In the coming weeks the Participation Lab will be initiating experiments around a particular hypothesis about where we believe participation can bring value and impact. All of these experiments will be designed to move a top-line goal of Mozilla (the product side of the virtuous circle), and give volunteers/participants a chance to learn something, have impact or get some other benefit (the people side of the virtuous circle). If the experiments work, we’ll start to see an impact on our product goals and increased volunteer engagement.

We are dedicated to working in the open! These experiments are a work in progress but you can view the proposed experiments and the ongoing planning in this rough document here.

Planning Framework for Experiments (DRAFT)

The hypothesis is that: “Plans are useless, but planning is indispensable.” Eisenhower.

By having a planning framework for describing Participation experiments in Q1 and Q2 across Mozilla, we will capture our thinking in a way that will allow us to audit it against the results and inevitable changes that will happen during implementation. This will increase the fidelity and pace of our learning, providing more value to the overall Participation strategy and direction.

  1. Experiment/idea in a “How might we” single question: Starts with “How might we” and gets to the heart of what this experiment is designing for. e.g. How might we have volunteers collect timely, quality local market data for the FxOS team in a sustainable and scalable way?
  2. What the experiment is all about (specific and general problem/opportunity, general idea, etc): Articulates the context that a particular team is facing and how this experiment addresses that. Also speaks to how this benefits/addresses participation more generally.
  3. What a solution might look like, a descriptive definition of success (along with impact to mission) and how this might scale or be a breakthrough for Participation at Mozilla: Getting into rough details of what the scope and dimensions of a solution could look like. Who is going to volunteer/participate and why (volunteer user stories). Tells a story about success, both in the short term of what we would high-five in a few months, and also in the longer-term for Participation at Mozilla. If there’s a story of scale or broader implications, it makes that clear too.
  4. Where the idea came from and who is implicated: Team that initiated the idea, team that will own it, teams that will be involved in the implementation.
  5. Options for implementation (rapid prototypes of solutions): Some quick different ideas for how this could look. A very rough sketch of the design -- components and options for those, key strategic questions, etc.
  6. Hypotheses and how we test them: Hypotheses that are guiding this experiment, in particular related to topics that are relevant for our Participation strategy. This might be for our approach to Participation or the structure/function of the team.

Examples:

Hypothesis: Having local market pulse teams is a light touch, yet engaging and motivating for regional community members.

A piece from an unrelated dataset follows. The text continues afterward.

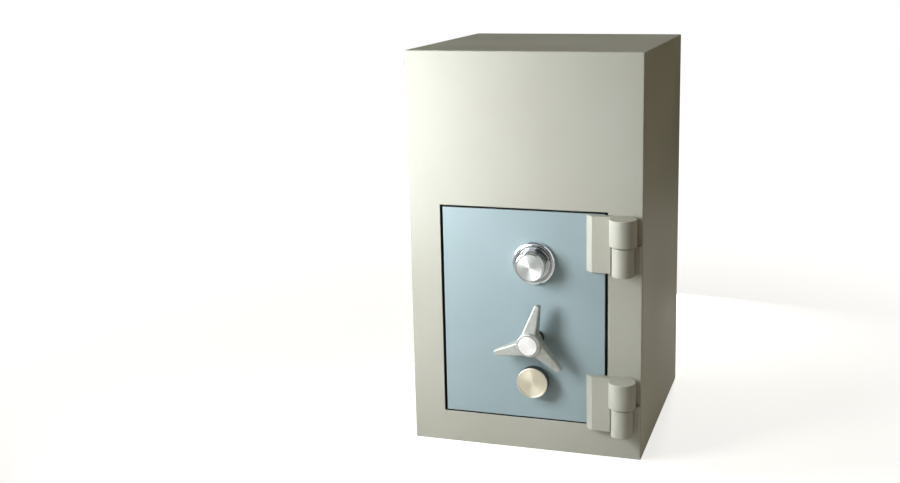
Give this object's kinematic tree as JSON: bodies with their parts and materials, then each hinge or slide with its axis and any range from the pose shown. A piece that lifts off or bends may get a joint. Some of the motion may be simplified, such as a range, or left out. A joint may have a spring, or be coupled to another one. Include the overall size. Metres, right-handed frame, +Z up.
{
  "type": "drop safe with deposit drawer",
  "caption": "Plate steel drop safe with a dial-locked hinged front door and a key-locked deposit drawer in its back.",
  "frame": {"origin": "centre of the body's underside", "axes": "+Z up, +X to the right of someone who faces the door, +Y from the door into the safe"},
  "size_m": [0.508, 0.5977, 0.864],
  "materials": {
    "body_paint": "satin grey-green enamel",
    "door_paint": "satin blue-grey enamel",
    "chrome": "bright plated",
    "turned_steel": "lathe-turned and polished",
    "pull_knob_metal": "turned face with a warm tint",
    "handle_casting": "matte silver-grey casting",
    "boltwork_steel": "machined",
    "sheet_steel": "dull zinc plated sheet",
    "lock_brass": "machined brass",
    "dark_steel": "dark key plug"
  },
  "bodies": {
    "body": {"bottom_plate": "body_paint", "top_plate": "body_paint", "left_wall": "body_paint", "right_wall": "body_paint", "front_plate": "body_paint", "back_plate": "body_paint", "door_stop_left": "body_paint", "door_stop_right": "body_paint", "door_stop_bottom": "body_paint", "door_stop_top": "body_paint", "upper_body_knuckle": "body_paint", "lower_body_knuckle": "body_paint", "upper_hinge_pin": "boltwork_steel", "lower_hinge_pin": "boltwork_steel", "upper_hinge_washer": "lock_brass", "lower_hinge_washer": "lock_brass", "sleeve_side_left": "sheet_steel", "sleeve_side_right": "sheet_steel", "sleeve_roof": "sheet_steel", "drawer_rail_left": "boltwork_steel", "drawer_rail_right": "boltwork_steel"},
    "door": {"door_plate": "door_paint", "upper_hinge_strap": "body_paint", "lower_hinge_strap": "body_paint", "dial_ring": "chrome", "handle_bush": "turned_steel", "door_pull_knob": "pull_knob_metal", "bolt_guide": "boltwork_steel", "rack_guide": "boltwork_steel", "dead_bar": "boltwork_steel", "boltwork_cover": "body_paint", "lock_case": "lock_brass", "lock_cover": "sheet_steel"},
    "dial": {"dial_disc": "chrome", "dial_knob": "turned_steel", "dial_spindle": "lock_brass", "drive_cam": "lock_brass"},
    "handle": {"handle_spokes": "handle_casting", "handle_cap": "turned_steel", "handle_spindle": "boltwork_steel", "pinion": "boltwork_steel"},
    "boltwork": {"bolt_carrier": "boltwork_steel", "locking_bolt_1": "turned_steel", "locking_bolt_2": "turned_steel", "locking_bolt_3": "turned_steel"},
    "combination_bolt": {"lock_bolt": "lock_brass"},
    "drawer": {"drawer_face": "door_paint", "drawer_tray": "sheet_steel", "drawer_pull": "chrome", "drawer_lock_barrel": "chrome", "drawer_lock_nut": "boltwork_steel", "drawer_runner_left": "boltwork_steel", "drawer_runner_right": "boltwork_steel"},
    "flap": {"flap_plate": "sheet_steel", "flap_shaft": "boltwork_steel", "flap_crank_left": "boltwork_steel", "flap_crank_right": "boltwork_steel"},
    "key_plug": {"drawer_lock_plug": "dark_steel", "drawer_lock_tongue": "boltwork_steel"}
  },
  "joints": [
    {"name": "door_swing", "type": "hinge", "parent": "body", "child": "door", "pos_m": [0.2185, -0.283, 0.3], "axis": [0, 0, 1], "range_deg": [0, 180]},
    {"name": "dial_turn", "type": "hinge", "parent": "door", "child": "dial", "pos_m": [0.024, -0.254, 0.42], "axis": [0, -1, 0], "continuous": true},
    {"name": "handle_turn", "type": "hinge", "parent": "door", "child": "handle", "pos_m": [0.024, -0.254, 0.255], "axis": [0, -1, 0], "range_deg": [0, 90]},
    {"name": "bolt_throw", "type": "slide", "parent": "door", "child": "boltwork", "axis": [-1, 0, 0], "range_m": [0, 0.02513]},
    {"name": "combination_bolt_throw", "type": "slide", "parent": "door", "child": "combination_bolt", "axis": [0, 0, -1], "range_m": [0, 0.009]},
    {"name": "drawer_slide", "type": "slide", "parent": "body", "child": "drawer", "axis": [0, 1, 0], "range_m": [0, 0.17]},
    {"name": "flap_swing", "type": "hinge", "parent": "drawer", "child": "flap", "pos_m": [0, 0.039, 0.694], "axis": [1, 0, 0], "range_deg": [0, 75]},
    {"name": "drawer_lock_turn", "type": "hinge", "parent": "drawer", "child": "key_plug", "pos_m": [0, 0.254, 0.6556], "axis": [0, 1, 0], "range_deg": [0, 90]}
  ],
  "couplings": [
    {"joint": "bolt_throw", "follows": "handle_turn", "m_per_rad": 0.016},
    {"joint": "flap_swing", "follows": "drawer_slide", "rad_per_m": 7.7}
  ]
}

How to test: Measure the number of hours of staff time/volunteer leader time/volunteer implementer time. Survey volunteers to gauge their level of motivation. Gather data on engagement level (time, frequency) of volunteers.


Hypothesis: Local market pulse teams provide useful, actionable information to sales teams.

How to test: Observe/ask how data is being used. Ask sales teams to determine how much they would pay for equivalent research.


Hypothesis: Participation staff team can provide value in the setup phase (strategy, mobilizing initial volunteers, etc), but then can wind down its role as the functional team supports ongoing activity.

How to test: Track time spent. Determine value added A/B testing of continued involvement or ending involvement in particular communities.